The rate of processing errors must be minimized.

This concern is somewhat different than the last two. The prior two concerns were about how the data within WONDER is collected. Solving those problems would involve changing the sampling process of WONDER. When we talk about processing errors, we ware talking about problems that are involved with the administration and storage of the data rather than its initial collection.

Individual states have different rules for determining cause of death and who can make that determination. They also have very different ways of collecting and storing that data at the state level. I have only reviewed data from this level of aggregation from a few states. In one state, I identified a miscounting in death data for a single county. Apparently there had been a typo that added a digit to the number of deaths for that county.

This example stuck with me years after the fact because of how easily this type of error could be detected with simple programming tools. The state data contained several tables with overlapping values. This created a situation where the value from the typo wasn't just unusual but inconsistent with the other data. I didn't need to write some sophisticated model of this information - the value wasn't obviously wrong in terms of mean/median/mode sort of stuff, either. But the value didn't match other instances in the same dataset, and when that value was assumed to be true it invalidated pre-calculated column sums. Looking for this sort of error is the bare minimum in terms of minimizing errors in process.

Ad verecundiam

Appeals to authority are a fundamental logical fallacy: ad verecundiam. It gets all of us from time to time. We tend to assume that information provided by a trusted authority is more reliable than the same information provided by another source.
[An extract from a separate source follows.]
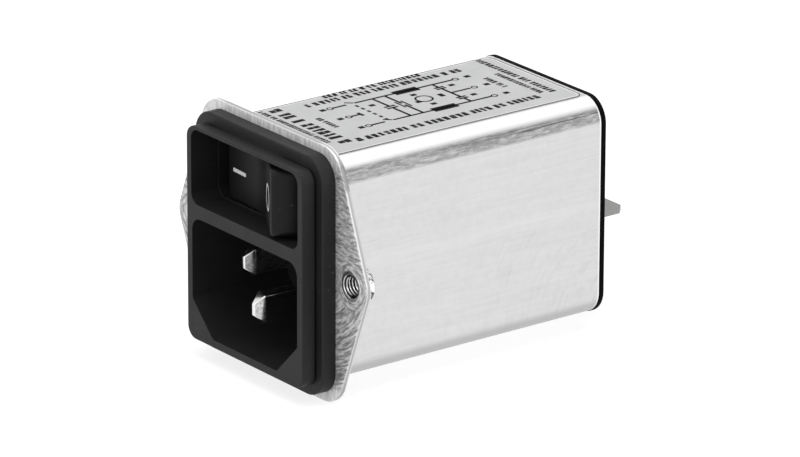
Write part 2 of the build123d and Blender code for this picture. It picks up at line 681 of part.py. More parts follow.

Government is the classic example of such an authority.

None of the individual problems I have listed here are new to statisticians. These are very old problems. 

Because researchers tend to overestimate the reliability of information provided from authority figures, we tend to underestimate errors in public data. When confronted with evidence of substantial process errors in public data, we tend to assume that these errors have already been "accounted for" in some way.

Statistics provides us with the tools to account for bias introduced through both sampling and non-sampling errors. However, to accurately adjust for that bias it is necessary to accurately gauge the extent of that bias. 

This isn't about the CDC

I've picked on a database that is administrated the CDC here. The CDC is just an example whose data I've worked with. The problem I am trying to illustrate isn't with the CDC but with the people who rely on information provided by the government: to some extent, that includes everyone.

None of the concerns here assume any sort of malevolence on the part of anyone in authority. Whether or not people in government are immoral people isn't germane. Bias must be accounted for any time we deal with statistics. My argument is precisely that sources of government information are not special in this respect. There would be bias problems whether the data was created by butchers or bakers or candle stick makers. 

It is possible to underestimate reliability, as well. Even taking into account the issues I outlined above, the WONDER database is by far the most reliable source for national cause of death information. Weighting its reliability alongside sources with even less reliable processes does not get us closer to a clear representation of reality. The analysis of data compiled by the government can be a force for enormous social utility, but that capacity for utility is contingent upon our ability to truly listen to the numbers.